EXERCISE = Extract the lines between the ones holding "box = part.Shape.BoundBox" and "obj.matrix_world = world", inclusive, exactly as written and nothing more.

SUPPLIED INFORMATION =
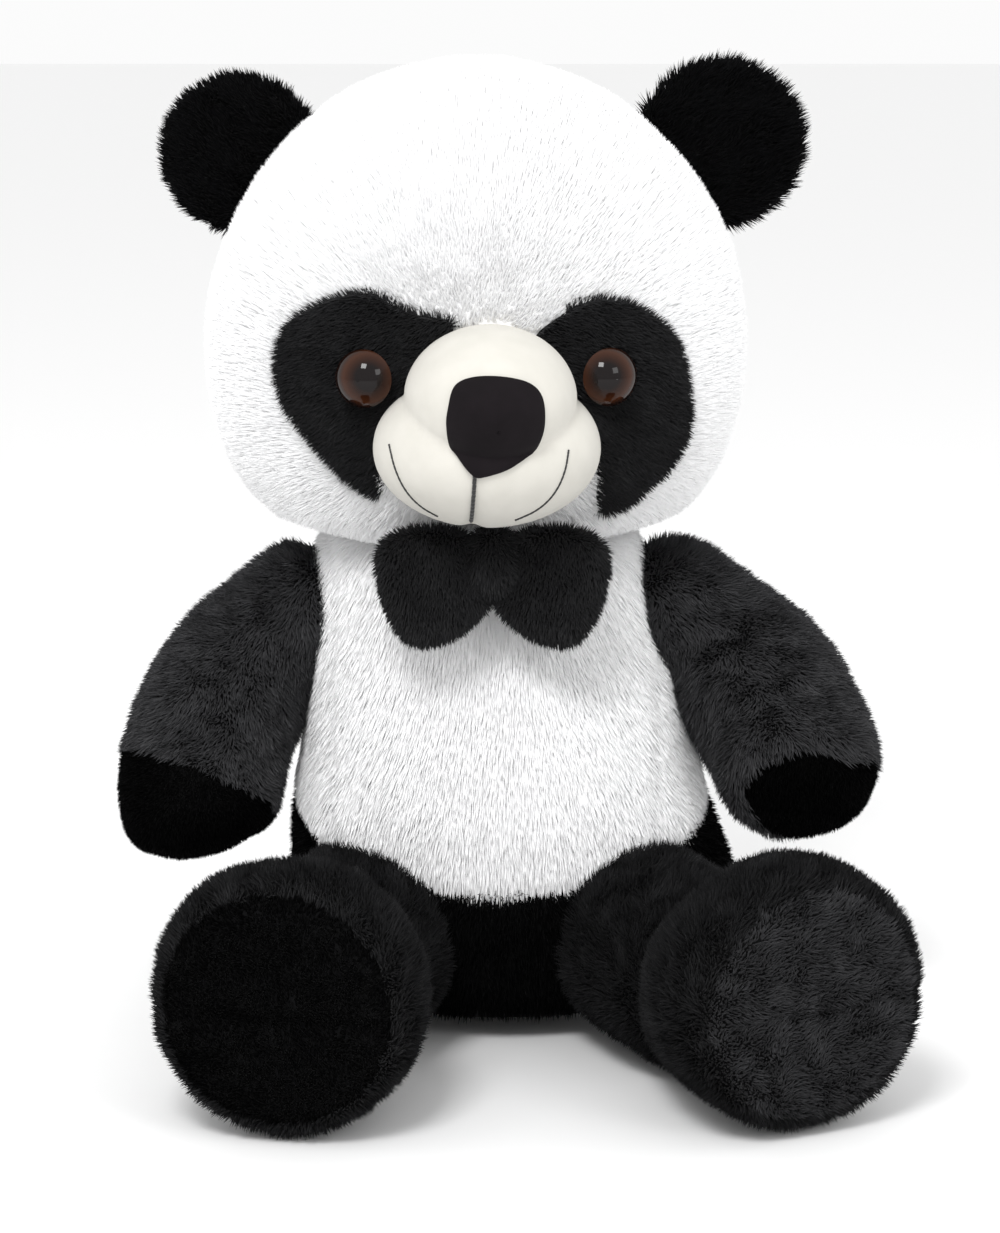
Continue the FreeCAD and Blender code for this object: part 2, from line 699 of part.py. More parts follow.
faults = []
for part in doc.Objects:
    if "Invalid" in part.State or "Error" in part.State:
        faults.append(f"{part.Name} is {part.State}")
for part in nodes:
    if part.Shape.isNull() or not part.Shape.isValid():
        faults.append(f"{part.Label} has no valid shape")
    elif not part.Shape.Solids:
        faults.append(f"{part.Label} has no solid")
if faults:
    raise RuntimeError("; ".join(faults))

os.makedirs("parts", exist_ok=True)
for part in nodes:
    part.Shape.exportStep(os.path.join("parts", part.Label + ".step"))
    box = part.Shape.BoundBox
    print(
        f"{part.Label:26s} {part.Shape.Volume / 1000:9.2f} cm3  solids {len(part.Shape.Solids)}"
        f"  x {box.XMin:7.1f} {box.XMax:7.1f}  y {box.YMin:7.1f} {box.YMax:7.1f}"
        f"  z {box.ZMin:7.1f} {box.ZMax:7.1f}"
    )
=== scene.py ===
import math

import bmesh
import bpy
import numpy as np
from mathutils import Matrix, Vector, noise
from mathutils.bvhtree import BVHTree


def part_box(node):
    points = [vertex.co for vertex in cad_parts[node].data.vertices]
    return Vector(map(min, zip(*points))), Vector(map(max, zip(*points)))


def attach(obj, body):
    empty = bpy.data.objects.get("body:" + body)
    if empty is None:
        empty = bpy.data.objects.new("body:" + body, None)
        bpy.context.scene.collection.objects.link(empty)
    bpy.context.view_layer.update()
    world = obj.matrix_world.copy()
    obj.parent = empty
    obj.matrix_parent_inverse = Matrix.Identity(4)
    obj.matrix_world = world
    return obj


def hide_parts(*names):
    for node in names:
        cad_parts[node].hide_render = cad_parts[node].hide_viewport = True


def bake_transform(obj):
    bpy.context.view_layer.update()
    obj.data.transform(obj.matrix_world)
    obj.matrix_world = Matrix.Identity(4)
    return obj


# A sitting plush panda. Metres, the same frame as the CAD parts: +Z up, the face looks
# along -Y, and the toy's own right side is at -X.

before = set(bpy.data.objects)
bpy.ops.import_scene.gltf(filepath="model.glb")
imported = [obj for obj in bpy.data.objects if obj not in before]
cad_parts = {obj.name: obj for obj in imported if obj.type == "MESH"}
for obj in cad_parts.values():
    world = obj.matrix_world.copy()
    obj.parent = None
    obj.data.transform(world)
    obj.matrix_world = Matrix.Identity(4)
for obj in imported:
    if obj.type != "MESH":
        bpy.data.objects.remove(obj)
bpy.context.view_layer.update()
scene = bpy.context.scene

# ---- camera, floor and light ----
# A long lens a little above the head looks down at the toy, which sits on a pale floor
# under large soft lamps.

CAMERA_PLACE = Vector((0.0022, -1.5072, 0.4655))
CAMERA_DOWN = math.radians(11.0)
CAMERA_LENS = 125.2
CAMERA_SENSOR = 36.0

camera_data = bpy.data.cameras.new("camera")
camera_data.lens = CAMERA_LENS
camera_data.sensor_width = CAMERA_SENSOR
camera_data.sensor_fit = "HORIZONTAL"
camera = bpy.data.objects.new("camera", camera_data)
camera.location = CAMERA_PLACE
camera.rotation_euler = (math.pi / 2 - CAMERA_DOWN, 0, 0)
scene.collection.objects.link(camera)
scene.camera = camera
scene.view_settings.view_transform = "Standard"


def plain_material(name, colour, roughness, **extra):
    """A Principled material; extra gives other sockets by name, with _ for a space."""
    material = bpy.data.materials.new(name)
    material.use_nodes = True
    shader = material.node_tree.nodes["Principled BSDF"]
    shader.inputs["Base Color"].default_value = (*colour, 1)
    shader.inputs["Roughness"].default_value = roughness
    for socket, value in extra.items():
        shader.inputs[socket.replace("_", " ")].default_value = value
    return material


FLOOR_SIZE = 12.0
floor_form = bmesh.new()
bmesh.ops.create_grid(floor_form, x_segments=1, y_segments=1, size=FLOOR_SIZE)
floor_mesh = bpy.data.meshes.new("floor")
floor_form.to_mesh(floor_mesh)
floor_form.free()
floor_mesh.materials.append(plain_material("pale_floor", (0.93, 0.93, 0.93), 0.9, Specular_IOR_Level=0.1))
floor = bpy.data.objects.new("floor", floor_mesh)
scene.collection.objects.link(floor)

world = bpy.data.worlds.new("studio")
world.use_nodes = True
sky = world.node_tree.nodes["Background"]
sky.inputs["Color"].default_value = (1, 1, 1, 1)
sky.inputs["Strength"].default_value = 0.97
scene.world = world

LAMPS = [
    # name, place, size, power
    ("key_lamp", Vector((-0.5, -1.7, 2.0)), 0.7, 32.0),
    ("fill_lamp", Vector((1.3, -1.6, 1.1)), 0.7, 7.0),
]
LAMP_AIM = Vector((0, 0, 0.2))
for name, place, size, power in LAMPS:
    lamp_data = bpy.data.lights.new(name, "AREA")
    lamp_data.size = size
    lamp_data.energy = power
    lamp = bpy.data.objects.new(name, lamp_data)
    lamp.location = place
    lamp.rotation_euler = (LAMP_AIM - place).to_track_quat("-Z", "Y").to_euler()
    scene.collection.objects.link(lamp)

# ---- head: one round bag of short white plush, stuffed firm ----
# Front and back panels are sewn ear to ear over the crown. The bag narrows to a round neck
# that sits in the torso's collar. The pile is brushed back from the face.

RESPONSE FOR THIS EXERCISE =
    box = part.Shape.BoundBox
    print(
        f"{part.Label:26s} {part.Shape.Volume / 1000:9.2f} cm3  solids {len(part.Shape.Solids)}"
        f"  x {box.XMin:7.1f} {box.XMax:7.1f}  y {box.YMin:7.1f} {box.YMax:7.1f}"
        f"  z {box.ZMin:7.1f} {box.ZMax:7.1f}"
    )
=== scene.py ===
import math

import bmesh
import bpy
import numpy as np
from mathutils import Matrix, Vector, noise
from mathutils.bvhtree import BVHTree


def part_box(node):
    points = [vertex.co for vertex in cad_parts[node].data.vertices]
    return Vector(map(min, zip(*points))), Vector(map(max, zip(*points)))


def attach(obj, body):
    empty = bpy.data.objects.get("body:" + body)
    if empty is None:
        empty = bpy.data.objects.new("body:" + body, None)
        bpy.context.scene.collection.objects.link(empty)
    bpy.context.view_layer.update()
    world = obj.matrix_world.copy()
    obj.parent = empty
    obj.matrix_parent_inverse = Matrix.Identity(4)
    obj.matrix_world = world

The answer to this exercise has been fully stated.